Partai Golkar dalam posisi konflik tajam seperti saat ini, figur pasangan siapa pun yang diusungnya sulit menghambat potensi kemenangan figur pasangan koalisi dasar PKB dan PDIP tersebut terlebih jika figur pasangan calon yang diusungnya secara personal kuat pengaruh dan basis rumpun sosialnya. Potret hasil pilkada 2015, lima tahun silam, dari sisi elemen koalisi dasarnya memberikan harapan atas konstruksi pilihan simulasi ini.
Kedua, jika PKB dan PDIP terpaksa membangun koalisi masing masing dalam pilkada 2020, potensi maksimalnya hanya mengantarkan pasangan calon ke kantor KPUD, tidak mengantarkan kemenangan ke pendopo (kantor bupat). Figur siapa pun yang diusung partai Golkar apakah DMS, Taufik Hjdayat atau Syaefudin dalam situasi konflik internal yang tajam sekalipun relatif akan memenangkan pilkada 2020 kecuali Tuhan mengirim sinyal tanda tanda “tsunami politik” dalam prosesnya.
Konstruksi simulasi kedua di atas, merujuk pada varian data Pilkada tahun 2005 dan tahun 2010 di mana PKB dan PDIP dalam poros koalisi berjalan sendiri sendiri dengan varian postur koalisi yang tidak bersifat tunggal. Dengan kata lain, hanya elemen koalisi dasar PKB dan PDIP opsi paling ideal untuk.membuka kemungkinan peluang menang dalam kontestasi pilkada 2020 saat partai Golkar cenderung masing masing blok konflik internalnya saling meniadakan satu sama lain.

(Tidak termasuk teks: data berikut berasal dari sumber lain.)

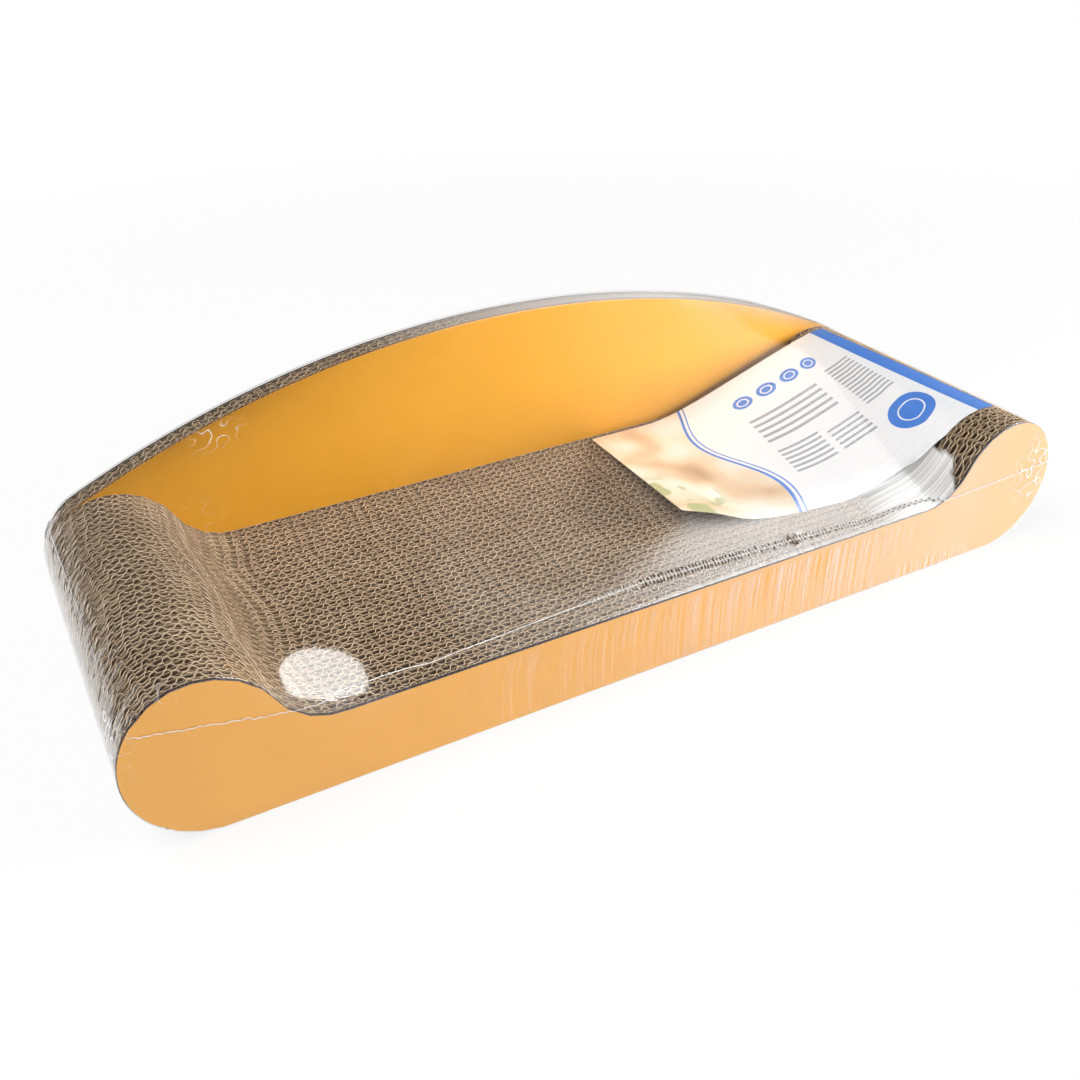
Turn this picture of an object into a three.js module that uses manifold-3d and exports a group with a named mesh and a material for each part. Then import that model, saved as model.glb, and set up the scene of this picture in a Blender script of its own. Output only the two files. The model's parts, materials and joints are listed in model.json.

Di luar kemungkinan teoritis tentang politik elektoral dan dinamika konstruksi koalisinya di atas satu hal harus disadari bahwa kontestasi politik bersifat elektoral mutlak membutuhkan kehadiran figur kepemimpinan yang kuat. Nelson Mandela dan Barack Obama telah membuktikan bahwa “sekumpulan domba sekalipun jika dipimpin singa sulit ditaklukkan dibanding sekumpulan singa dipimpiin domba”.
Pada akhirnya siapa pun pasangan pemenang kelak, mengutip diksi Agus Salim, tokoh pergerakan nasional bahwa “Leiden is lejden”, memimpin adalah jalan menderita, bukan jalan memburu kesenangan untuk sekedar berkuasa secara hedonis. Petuah ahli hikmah di bawah ini penting diingat bersama “Di tangan pemimpin yang baik bawahan yang culas bisa baik. Di tangan pemimpin culas bawahan yang bak baik bisa ikutan culas.”
Semoga bermanfaat.
*)Penulis adalah Pemerhati Politik Elektoral Indramayu.